The first generation of large language models trained on human-generated content , decades of Wikipedia, books, forums, news, arguments, corrections, and bad takes from real people who had real experiences. The quality was uneven but the signal was genuine.
Then AI-generated content started appearing on the internet. And the next generation of models trained on that content , which included the outputs, errors, and hallucinations of the previous generation. Each version learns from a version that already had things slightly wrong. Each generation gets more confident. Each generation drifts a little further from reality.
After nine generations of self-training in research tests, the outputs became incoherent. Repetitive loops. Hallucinated nonsense delivered as fact. The Habsburg jaw in text form.
The Photocopy Problem
There is a simpler analogy. Print a document. Scan it. Print the scan. Scan that. After five rounds, the text is fuzzy and the image is degraded. Each generation copies imperfections from the one before, and adds new ones.
The difference: a degraded photocopy looks degraded. You can see it is a copy of a copy. AI outputs do not look degraded. They look polished. Confident. Well-structured. The model does not know it is at nine generations removed from original human thinking. It produces the answer in the same tone regardless of whether the answer is correct.
That is the specific danger. Not that AI is getting things wrong , it has always gotten things wrong. The danger is that the confidence level does not correlate with the accuracy level, and the accuracy may be quietly declining as the training data becomes more and more contaminated with AI-generated outputs.

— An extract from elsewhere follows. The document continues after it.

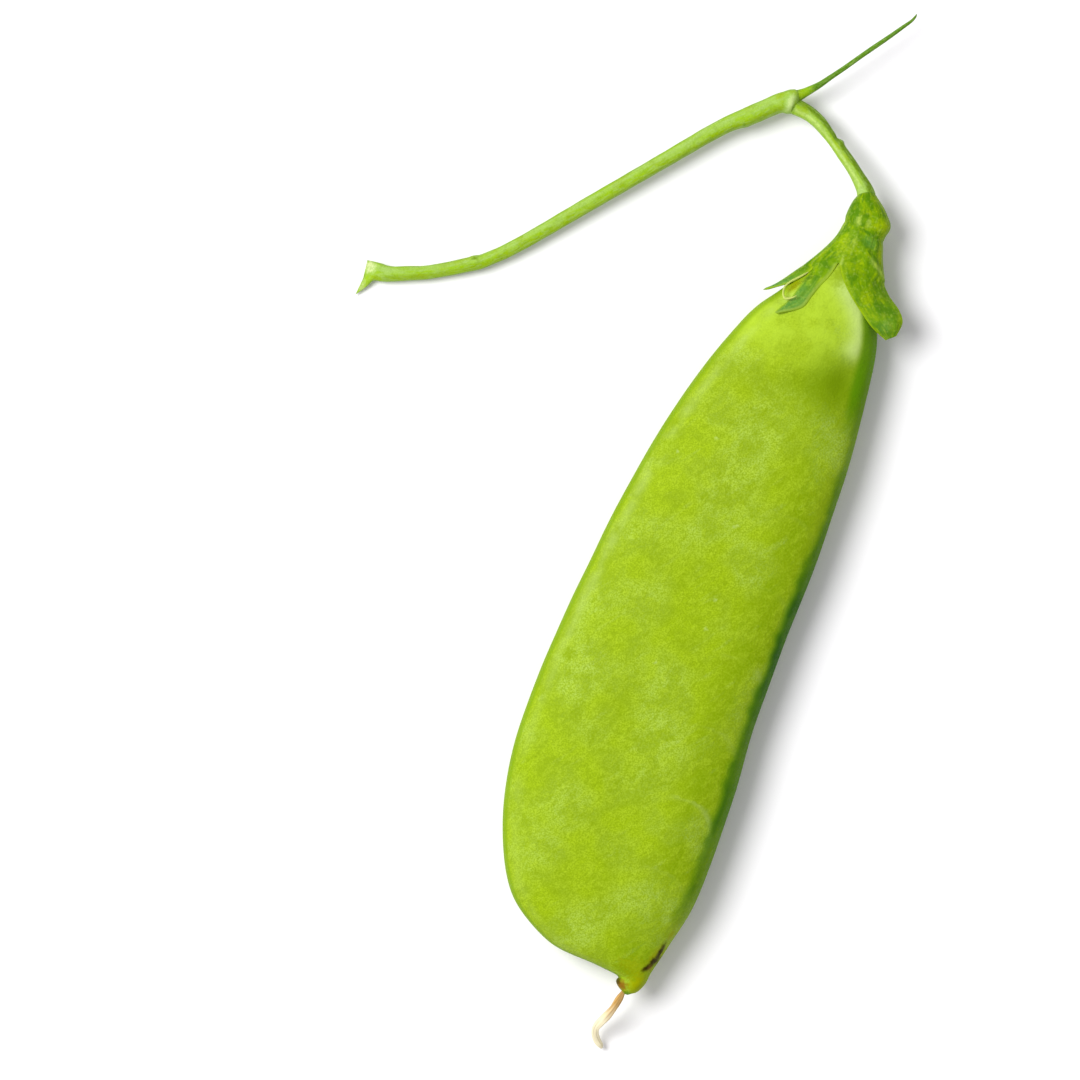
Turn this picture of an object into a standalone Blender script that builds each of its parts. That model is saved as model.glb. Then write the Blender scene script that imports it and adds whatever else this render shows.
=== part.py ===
"""A pea pod picked with its stalk, lying on its side on a surface.

Metres, +Z up. The origin is on that surface, under the middle of the pod. +Y runs along the pod towards its
stalk, and +X across it towards its nearly straight edge, the seam that the seeds hang from.
"""

import bmesh
import bpy
import numpy as np

MM = 0.001
GAP = 0.3  # between neighbouring pieces, in millimetres

# The pod. Sizes are in millimetres.
POD_WIDTH = 22.3
POD_THICKNESS = 8.6
THICKNESS_TAPER = 0.6  # the thickness follows the width to this power
SECTION_POWER = 2.35  # 2 gives an ellipse; more gives flatter faces and steeper sides
BELLY_PRESS = 0.25  # how far the underside is pressed flat where the pod rests
MID_HEIGHT = POD_THICKNESS / 2 - BELLY_PRESS
POD_SECTIONS = 44
POD_SIDES = 32

# The pod's outline from the stalk to the beak: at each section, X and Y on the bulging edge, then on the
# straight edge.
POD_EDGES = (
    (2.5, 41.5, 4.2, 41.5),
    (1.75, 40.4, 5.0, 40.4),
    (0.6, 38.0, 6.0, 38.0),
    (-0.9, 35.5, 6.9, 35.6),
    (-2.6, 33.0, 7.8, 33.2),
    (-5.1, 29.0, 8.9, 29.4),
    (-8.1, 20.0, 9.9, 20.6),
    (-10.1, 10.0, 10.25, 10.8),
    (-11.3, 0.0, 10.05, 1.2),
    (-12.1, -11.0, 10.05, -8.8),
    (-11.95, -19.0, 10.55, -16.4),
    (-10.35, -26.5, 10.65, -23.0),
    (-7.1, -32.7, 10.35, -28.2),
    (-2.1, -35.9, 9.4, -32.6),
    (3.2, -36.5, 8.75, -35.2),
    (5.6, -36.8, 8.6, -36.5),
    (5.65, -37.35, 8.4, -37.1),
    (6.1, -37.85, 8.1, -37.7),
    (6.7, -38.2, 7.55, -38.15),
)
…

Why the Companies Aren't Talking About It
The business model of AI companies depends on users believing the outputs are reliable. Every public conversation about model collapse or training data contamination creates doubt about that reliability , doubt that has a direct impact on revenue and valuations.
The researchers publishing on this topic are not at the companies. They are at universities and independent labs. The companies have internal research on the problem. None of it has been published.
The Google glue incident got corrected. The specific answer was removed. The underlying mechanism that produced it , a model that cannot distinguish a Reddit joke from factual information, trained on outputs from models with the same limitation , has not been fixed. The next version of the problem will look slightly different and land in a slightly different context. But it will come.